Die twee seconden duurden het AD kennelijk te lang, want dat gaf de nieuwe wonderdokters gewoon een column. Ik heb een suggestie voor een titel: Kwek & Kwak.

zaterdag 18 juni 2016

Proost prostaat

Het went nooit, een controle bij de specialist. Ik heb er inmiddels heel wat ervaring mee, maar vind het elke keer weer bijzonder. Vaak gaat het om een belangrijke uitslag. Wat zegt de laatste röntgenfoto / echo / scan / bloedtest over de cellen / aders/ luchtwegen / organen? Top of flop, plus of min, opluchting of teleurstelling?

Het is me al een paar keer zwart voor de ogen geworden in zo’n spreekkamer. Dat waren de momenten dat de specialist begon met ‘helaas’ en vervolgde met een ongunstige diagnose. Ik verliet de kamer als een ander mens, als een patiënt met een medisch dossier en een hoofd vol zorgen. Maar vaker had de arts een bemoedigend woord: de toestand is stabiel, volgende controle over drie of zes maanden.

Deze week was ik bij de uroloog om te horen dat mijn medicijnen tegen prostaatkanker nog steeds effect sorteerden en de sluimerende tumorcellen in toom hielden. Ik kon weer een kwartaal vooruit. Mooi, zei ik, heel goed, en ik trok er een passende glimlach bij, die me niet meer verliet tot ik weer op weg naar huis was en een agressieve automobilist me de lach van het gezicht toeterde.
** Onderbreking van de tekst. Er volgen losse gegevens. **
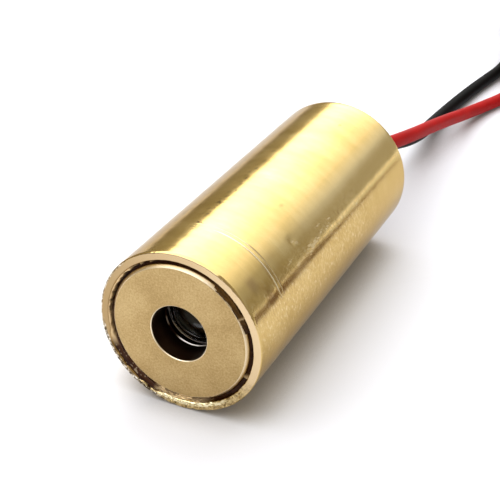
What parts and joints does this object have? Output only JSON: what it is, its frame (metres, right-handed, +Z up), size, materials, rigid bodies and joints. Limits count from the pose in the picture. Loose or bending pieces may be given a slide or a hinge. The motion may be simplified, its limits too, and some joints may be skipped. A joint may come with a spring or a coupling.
{
  "type": "laser diode module",
  "caption": "Brass barrel laser diode module with a round beam aperture in its front lens cell and red and black flying leads at the rear.",
  "frame": {"origin": "on the floor, under the middle of the barrel that lies on its side", "axes": "+Y along the barrel from the beam aperture to the leads, +Z up"},
  "size_m": [0.0099, 0.0492, 0.006],
  "materials": {
    "barrel_brass": "satin, lightly brushed round the axis, worn",
    "cell_brass": "fine matt, turned",
    "brown_adhesive": "clear brown varnish",
    "lens_glass": "polished",
    "retainer_black": "matt",
    "gilt_steel": "gold plated",
    "window_glass": "polished",
    "chip_grey": "polished semiconductor",
    "seal_glass": "fired glass",
    "board_green": "solder mask",
    "chip_part_grey": "glazed body with tinned ends",
    "chip_part_tan": "fired body with tinned ends",
    "black_moulding": "moulded epoxy",
    "solder": "bright tin solder",
    "potting_black": "cured epoxy",
    "red_insulation": "semi-gloss PVC",
    "black_insulation": "semi-gloss PVC",
    "tinned_copper": "tinned strands"
  },
  "bodies": {
    "root": {"housing_tube": "barrel_brass", "lens_cell": "cell_brass", "front_adhesive": "brown_adhesive", "collimating_lens": "lens_glass", "lens_retainer": "retainer_black", "diode_holder": "cell_brass", "diode_header": "gilt_steel", "diode_cap": "gilt_steel", "cap_window": "window_glass", "laser_submount": "gilt_steel", "laser_chip": "chip_grey", "monitor_photodiode": "chip_grey", "header_pins": "gilt_steel", "pin_seals": "seal_glass", "driver_board": "board_green", "driver_resistor": "chip_part_grey", "driver_capacitor": "chip_part_tan", "drive_transistor": "black_moulding", "pin_solder": "solder", "lead_solder": "solder", "rear_potting": "potting_black", "red_lead": "red_insulation", "red_lead_coil": "red_insulation", "red_lead_core": "tinned_copper", "red_lead_tip": "tinned_copper", "black_lead": "black_insulation", "black_lead_coil": "black_insulation", "black_lead_core": "tinned_copper", "black_lead_tip": "tinned_copper"}
  },
  "joints": []
}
Fijn hè, zo’n goede uitslag, zeiden we thuis nog eens tegen elkaar, en nóg eens, alsof we bang waren niet blij genoeg over te komen zonder te weten op wie dan wel. Toen bedacht ik dat er misschien wel een stille natuurwet inzake de perceptie van nieuws bestaat. Van slecht nieuws kun je helemaal overstuur raken, wanhopig, miserabel, zum Tode betrübt. Maar hoe vaak word je van goed nieuws nou werkelijk dolblij, uitzinnig van vreugde, himmelhoch jauchzend? Ik denk dat we het positieve normaal (want wenselijk) vinden en er daarom niet zo uitbundig op reageren. Op het negatieve reageren we veel heftiger omdat het zich niet houdt aan de norm van positiviteit.


Neemt niet weg dat we op de uitslag een mooie rooie gedronken hebben, en nóg een, een flesje zelfs, twee om precies te zijn. Proost, prostaat, het allitereert niet voor niets.

donderdag 2 juni 2016

Sjappietouwen

Ben er even tussenuit. Geen tijd om te schrijven, want ik ga eens flink lummelen, lanterfanten, duimendraaien, pierewaaien, straatslijpen, sjappietouwen, niksen, lijntrekken, luieren, dagdieven en misschien zelfs flierefluiten. Over een week of twee meld ik me weer.